The government had budgeted urea imports at $460 per tonne and DAP imports at $667 per tonne for FY27. Current market prices are dramatically above those assumptions. Even if prices ease later in the year, the mismatch between budgeted and actual costs is already large enough to stretch the subsidy bill far beyond initial estimates.
India has responded in the only way it realistically can in the short term: buying more. Since the beginning of the West Asia crisis, the country has imported nearly 20 lakh tonnes of soil nutrients, including urea, DAP and NPK fertilisers. Indian Potash recently signed contracts for 1.35 million tonne of DAP at prices between $930 and $935 per tonne, sourced largely from Saudi Arabia, Russia, Egypt and Morocco.

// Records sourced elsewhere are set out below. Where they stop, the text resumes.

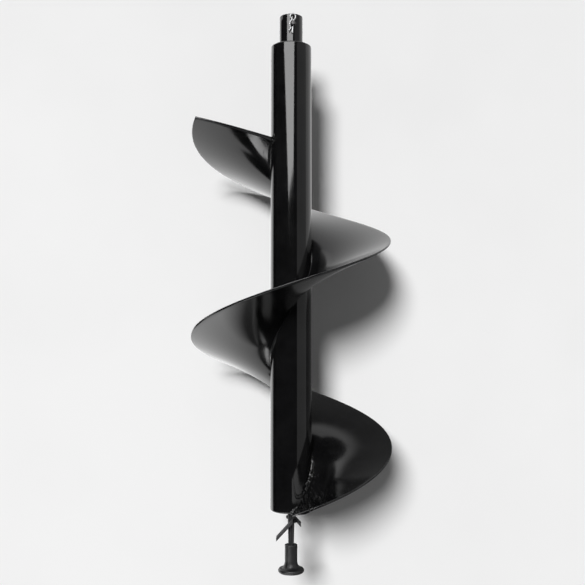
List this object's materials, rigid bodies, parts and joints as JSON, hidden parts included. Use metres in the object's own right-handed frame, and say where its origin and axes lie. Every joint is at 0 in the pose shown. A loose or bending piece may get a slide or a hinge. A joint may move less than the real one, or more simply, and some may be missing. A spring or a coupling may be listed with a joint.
{
  "type": "ice auger bit",
  "caption": "Right-hand ice auger bit: helical steel flight on a tubular core, hollow drive socket with hitch pin and spring clip, fishtail pilot point under a rubber cap.",
  "frame": {"origin": "middle of the drive socket's top face, on the bit's axis", "axes": "+Z along the bit's axis towards the powerhead; the flight's lower end and the pin's plain end face -Y"},
  "size_m": [0.25, 0.25, 0.6989],
  "materials": {
    "black_paint": "gloss black enamel",
    "painted_weld": "gloss black enamel over a rippled weld bead",
    "dark_pin": "dark oxide",
    "zinc_wire": "bright zinc spring wire",
    "cap_rubber": "satin black moulded rubber"
  },
  "bodies": {
    "auger": {"core_tube": "black_paint", "top_plate": "black_paint", "bottom_plate": "black_paint", "top_plate_weld": "painted_weld", "bottom_plate_weld": "painted_weld", "socket_spacer": "black_paint", "pilot_stay": "black_paint", "socket_weld": "painted_weld", "drive_socket": "black_paint", "flight_upper": "black_paint", "flight_lower": "black_paint", "flight_seam_weld": "painted_weld", "cutting_blade": "black_paint", "cutting_blade_weld": "painted_weld", "flight_top_weld": "painted_weld", "stitch_weld_1": "painted_weld", "stitch_weld_2": "painted_weld", "stitch_weld_3": "painted_weld", "flight_bottom_weld": "painted_weld", "pilot_rod": "black_paint", "pilot_blade_front": "black_paint", "pilot_blade_rear": "black_paint", "pilot_blade_front_weld": "painted_weld", "pilot_blade_rear_weld": "painted_weld", "pilot_rod_weld": "painted_weld"},
    "pin": {"hitch_pin": "dark_pin"},
    "clip": {"r_clip": "zinc_wire"},
    "cap": {"tip_cap": "cap_rubber"}
  },
  "joints": [
    {"name": "pin_turn", "type": "hinge", "parent": "auger", "child": "pin", "pos_m": [0, 0, -0.0145], "axis": [0.1392, -0.9903, 0], "range_deg": [-90, 90]},
    {"name": "clip_pull", "type": "slide", "parent": "pin", "child": "clip", "axis": [0.076, 0.0107, 0.9971], "range_m": [0, 0.018], "deforming": ["r_clip"]},
    {"name": "cap_pull", "type": "slide", "parent": "auger", "child": "cap", "axis": [0, 0, -1], "range_m": [0, 0.035]}
  ]
}
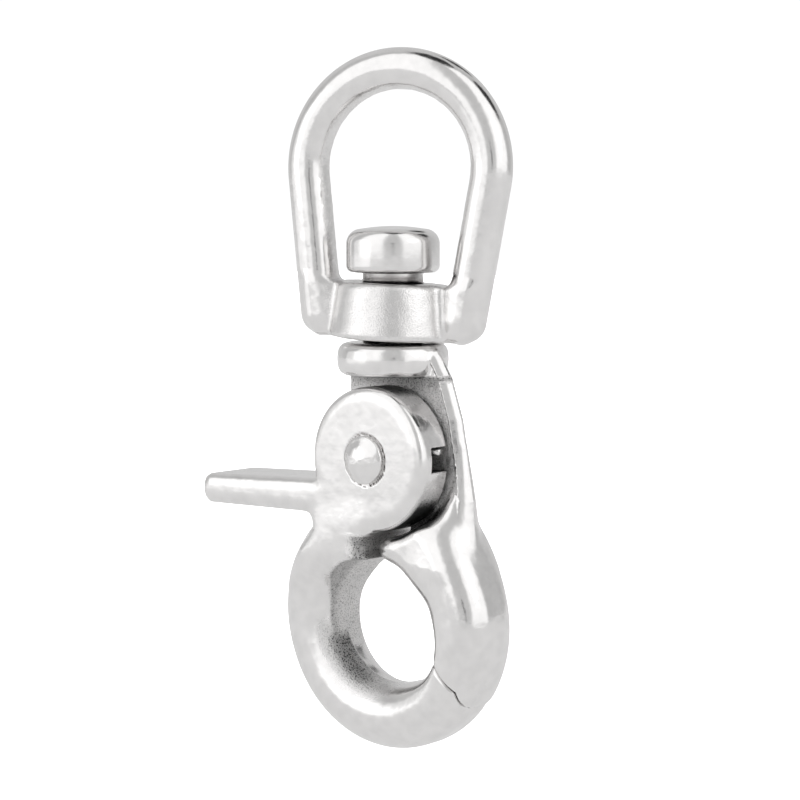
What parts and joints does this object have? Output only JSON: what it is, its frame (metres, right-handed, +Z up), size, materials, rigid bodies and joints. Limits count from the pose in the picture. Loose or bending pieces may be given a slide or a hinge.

That single deal accounts for roughly a quarter of India’s annual DAP imports.
The broader concern is fiscal. A fertiliser subsidy bill approaching Rs 2.40 lakh crore would bring back memories of FY23, when the Ukraine war sent global fertiliser prices soaring and subsidy spending hit a record Rs 2.54 lakh crore. At the time, the government justified the spending as necessary to protect food security and shield farmers from imported inflation.
The same logic applies now. But the repetition of these crises highlights a deeper structural problem: India remains dangerously dependent on imported fertilisers and imported energy inputs. Every geopolitical shock—whether in Eastern Europe or West Asia—quickly feeds into the country’s subsidy burden and fiscal arithmetic.
The subsidy surge also comes at a difficult time for public finances. Tax revenues are moderating, welfare commitments remain elevated, and pressure is growing for higher spending on infrastructure and rural support. Another large fertiliser overrun risks squeezing fiscal space elsewhere.
Yet politically, there are few alternatives. Raising fertiliser prices ahead of a major sowing season would hit rural sentiment and potentially fuel food inflation. India’s inflation management strategy has long depended on cushioning farmers from global commodity volatility, even at the cost of higher subsidies.
That leaves policymakers trapped between fiscal prudence and political necessity.
In the longer term, the latest shock may strengthen the case for expanding domestic fertiliser production, diversifying import sources and investing in alternative nutrient technologies. But those solutions take years. For now, India’s farm economy remains tied to global commodity markets it cannot control.
And as fertiliser prices soar again, the government’s subsidy bill is becoming the clearest measure of that vulnerability.